Thread Libraries and APIs

Thread libraries provide APIs for programmers to create and manage threads:

  • POSIX Pthreads: A standard API used across UNIX and Linux systems, allowing explicit thread creation using pthread_create().
  • Windows Threads: A kernel-level library specific to Windows.
  • Java Threads: Managed by the Java Virtual Machine (JVM), created by extending the Thread class or implementing the Runnable interface.

Implicit Threading Techniques

Implicit threading allows the OS or runtime environment to manage thread creation and synchronization, reducing the burden on the programmer:

  • Thread Pools: A set of pre-created threads waiting for tasks, improving efficiency by avoiding repeated thread creation overhead.
  • Fork-Join Model: A pattern where a task splits (forks) into smaller subtasks that run in parallel, and then results are combined (joined).
  • OpenMP: An API supporting parallel execution specifically for shared-memory systems.

Advanced Threading Issues

  • fork() and exec() Behavior: The outcome of these system calls varies by OS. Some duplicate all threads in the new process, while others only copy the calling thread.
  • Signal Handling: In multithreaded environments, the OS must decide if a signal is delivered to all threads, a specific thread, or a designated thread handler.
  • Thread Cancellation: Terminating a thread before it completes.
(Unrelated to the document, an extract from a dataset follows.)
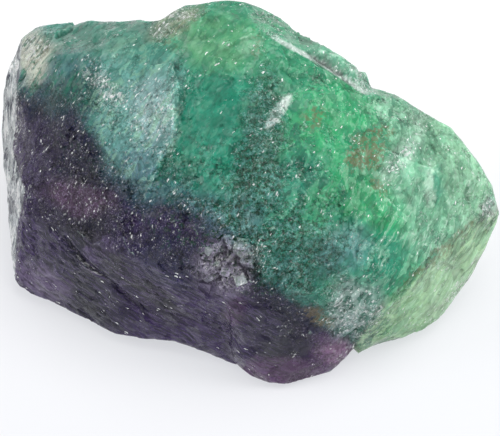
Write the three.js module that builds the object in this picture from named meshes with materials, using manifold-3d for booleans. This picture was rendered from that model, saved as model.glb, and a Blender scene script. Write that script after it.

This can be asynchronous (immediate termination) or deferred (termination checked only at safe points).
  • Thread-Local Storage (TLS): A mechanism that provides each thread with its own private copy of data that would otherwise be global.
  • Scheduler Activations: A technique used to efficiently manage the dynamic mapping between user-level threads and kernel-level threads.

OS-Specific Thread Implementations

  • Windows Threads: Utilizes the 1:1 model. Each thread has its own ID, registers, stacks, and private storage, but shares process-wide resources.
  • Linux Threads: Implemented using the clone() system call, which creates lightweight processes that can share resources while executing independently.